S-400 krizinin en başında Ankara, Washington’daki muhataplarına, “Ortak bir komisyon kuralım, itiraz gerekçeleriniz orada konuşulsun, bu işi orada hal yoluna koyalım” şeklinde özetlenebilecek bir teklif götürmüştü.
Tabii, Amerikan tarafı, itirazlarının asıl gerekçesi bu olmadığı için, o teklifi hiçbir zaman kabul etmedi.
Ama şimdi onlar, başka bir teklifle Ankara’nın kapısını çalmış durumdalar.

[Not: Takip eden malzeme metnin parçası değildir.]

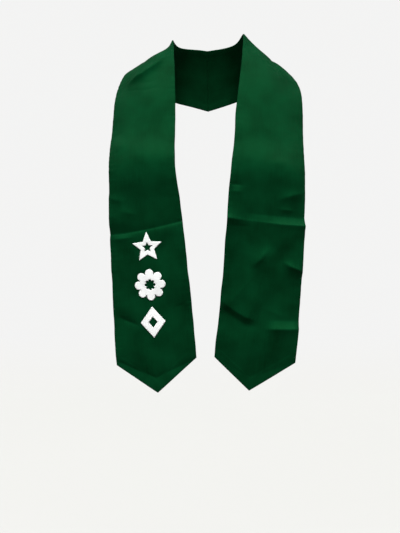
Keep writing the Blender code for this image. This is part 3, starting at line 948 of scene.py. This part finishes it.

Şu sözler, 31 Ekim’de Roma’da gerçekleşen Erdoğan/Biden zirvesinin içeriğinden haberdar olan üst düzey bir Türk yetkiliye ait:
“Bizim bu teklifimizi kabul etmeye hiç yanaşmamışlardı. Şimdi onlar, S-400 dâhil, ikili ilişkileri ilgilendiren bütün konularda müzakere yapmak için bir mekanizma oluşturulması yönünde benzer bir teklifte bulundular.”
Bu bir geri adım olarak değerlendirilebilir mi?
“Geri adım” yerine, “Yeni bir durum, yeni bir teklif” desek daha yerinde olacaktır.
Roma’daki 31 Ekim randevusunun en önemli sonucunun, Amerikan tarafının teklifiyle böyle bir mekanizma oluşturulmasına karar verilmesi olduğu söylenebilir.
Bu mekanizmada kimler, hangi pozisyondaki isimler görev yapacak henüz netleşmiş değil.
Amerikan tarafından gelecek teklife göre Ankara da kendi listesini belirleyecek.